Wmówił 86-latkowi, że jest policjantem. Potem zabrał ponad 90 tys. zł
Do pierwszego przestępstwa doszło 21 lipca. Fałszywy policjant, działając metodą "na policjanta", zmanipulował 77-letniego mieszkańca Nowej Huty i przekonał go, że jego oszczędności są zagrożone. Senior, wierząc w rzekomą akcję wymierzoną w grupę przestępczą, przekazał nieznajomemu ponad 36 tys. zł.
Dwa dni później, 23 lipca, w podobny sposób oszust skontaktował się z 86-letnim mieszkańcem Dąbia. Przekonał go, że pieniądze w domu i na koncie bankowym trzeba zabezpieczyć, a następnie oddać rzekomemu funkcjonariuszowi. Starszy mężczyzna przekazał mu ponad 90 tys. zł. Po kilku dniach przestępca zadzwonił ponownie, żądając kolejnej kwoty.
Tym razem jednak na miejscu, obok seniora, czekali już prawdziwi policjanci z Komisariatu Policji II w Krakowie. W chwili, gdy 24-latek odbierał przygotowaną gotówkę, został zatrzymany. Śledczy ustalili, że to on stoi za oboma oszustwami.

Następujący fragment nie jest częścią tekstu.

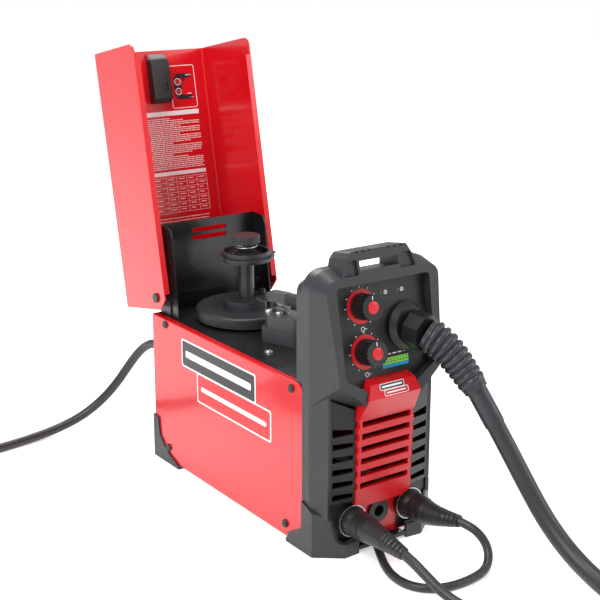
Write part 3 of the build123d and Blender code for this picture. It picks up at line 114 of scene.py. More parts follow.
def look(name, colour, rough, metal=0.0, coat=0.0, grain=(2500, 0.12), mottle=(25, 0.06), spread=0.05,
         scuff=0.0, stretch=(1, 1, 1), broad=None):
    """A finish: mottled colour, uneven gloss, fine surface texture and a few pale scuffs."""
    material = bpy.data.materials.new(name)
    material.use_nodes = True
    tree = material.node_tree
    shader = tree.nodes["Principled BSDF"]
    shader.inputs["Metallic"].default_value = metal
    shader.inputs["Coat Weight"].default_value = coat
    shader.inputs["Coat Roughness"].default_value = COAT_ROUGHNESS
    coords = tree.nodes.new("ShaderNodeTexCoord")
    mapping = tree.nodes.new("ShaderNodeMapping")
    mapping.inputs["Scale"].default_value = stretch
    tree.links.new(coords.outputs["Object"], mapping.inputs["Vector"])

    def noise(scale, detail):
        node = tree.nodes.new("ShaderNodeTexNoise")
        node.inputs["Scale"].default_value = scale
        node.inputs["Detail"].default_value = detail
        tree.links.new(mapping.outputs["Vector"], node.inputs["Vector"])
        return node

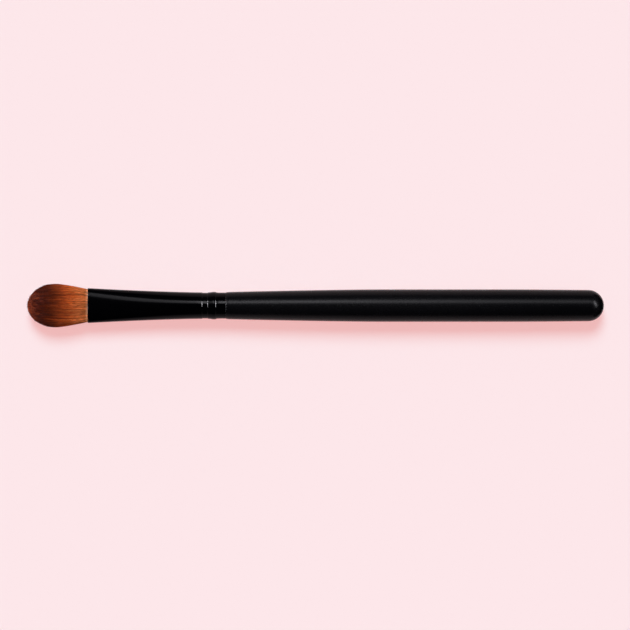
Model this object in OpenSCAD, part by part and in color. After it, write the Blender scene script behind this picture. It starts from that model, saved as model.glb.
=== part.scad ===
// Flat eyeshadow brush: a domed tuft of hair, a metal ferrule that is flattened at
// its mouth and crimped onto the handle, and a long turned handle with a round end.
//
// The brush lies flat. Its axis runs along X with the tuft at -X, and the underside
// of the handle touches Z = 0. The origin is below the middle of the brush.
// Stations along the axis are counted from the ferrule's mouth: towards the butt
// for the ferrule, the handle and the roots, and towards the tip for loose hair.

/* [Tuft] */
// Hair that shows in front of the ferrule
hair_len = 17; // [14:0.5:22]
// Greatest width of the tuft
tuft_w = 12; // [10.6:0.1:14]
// Greatest thickness of the tuft
tuft_t = 7.2; // [5:0.1:8]
// Distance from the mouth to the widest section
swell_len = 8.7; // [6:0.1:10]
// How much shorter than the dome a strand may be cut
tip_ragged = 0.3; // [0:0.05:0.6]
// Rings of strands between the middle and the edge
strand_rings = 11; // [10:1:11]

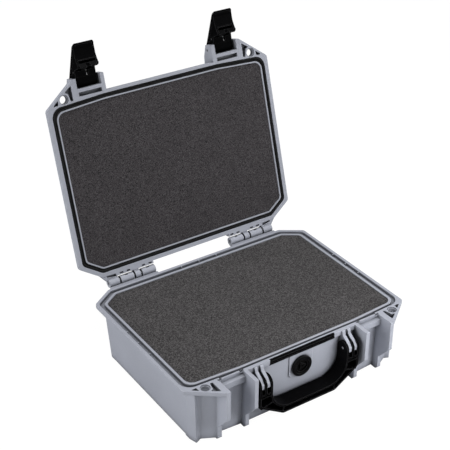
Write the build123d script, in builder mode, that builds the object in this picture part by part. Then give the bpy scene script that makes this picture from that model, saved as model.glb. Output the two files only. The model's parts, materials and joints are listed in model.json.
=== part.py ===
"""Hard-shell equipment case, open, with foam, latches, handle and pressure valve.

Units are millimetres. +X is the case's right-hand side, +Y its back, +Z up. The origin is the
middle of the flat bottom, on the surface that the case stands on. The lid and everything on it
are built in their closed place and then swung open about the hinge axis.
"""

import os

from build123d import *

os.makedirs("parts", exist_ok=True)

# ---- driving dimensions -------------------------------------------------------------------
RIM_Z = 98.0                # parting plane between base and lid, case closed
SIDE_X = 195.0              # rim flange, half the width
BACK_Y = 152.0              # rim flange, back edge
FRONT_Y = -152.0            # front ends of the latch guard ribs
WALL_FRONT_Y = -121.5       # outside of the front wall
FLANGE_FRONT_Y = -125.5     # rim flange, front edge between the latch bays
WALL = 3.5
BASE_FLANGE = 8.0
LID_FLANGE = 9.0
LID_HEIGHT = 42.0
SIDE_DRAFT = 6.0            # how far the side and back walls lean in over the base's height
BACK_CORNER = 9.0
FRONT_CORNER = 20.0         # at the rim's outer edge, less half of the inset further in

HINGE_Y, HINGE_Z = 164.8, 99.2
LID_ANGLE = 106.7           # opening angle, lid against its stop
HINGE_PIN_R = 2.5
KNUCKLE_R = 6.5
RUNNING = 0.05              # radial clearance of a pin in its hole
BASE_KNUCKLES = ((71.5, 95.0), (110.0, 132.5))
LID_KNUCKLES = ((98.0, 107.0), (135.5, 152.5))

BAY_X = 121.0               # middle of a latch bay
BAY_HALF = 20.0
RIB = 6.0
LATCH_Y, LATCH_Z = -143.5, 112.0
LATCH_PIN_R = 2.0
LATCH_HALF = 17.0

HANDLE_Y, HANDLE_Z = -135.0, 74.0
HANDLE_PIN_R = 2.0
HANDLE_HALF = 88.0
HANDLE_FRONT, HANDLE_BACK = -146.5, -123.5
EAR_R = 11.5

VALVE_Z = 64.0

SIDES = {"left": -1, "right": 1}


def mirrored(right):
    """Whole outline from its right-hand points, listed from the back to the front."""
    return right + [(-x, y) for x, y in reversed(right)]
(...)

Mężczyzna usłyszał zarzuty oszustwa oraz usiłowania oszustwa. Sąd, na wniosek Prokuratury Rejonowej Kraków–Śródmieście Wschód, zastosował wobec niego trzymiesięczny areszt tymczasowy. Za popełnione czyny grozi mu do 8 lat więzienia.
Policja apeluje, by seniorzy nie ufali osobom podającym się przez telefon za funkcjonariuszy i zawsze weryfikowali takie rozmowy, dzwoniąc na numer alarmowy 112.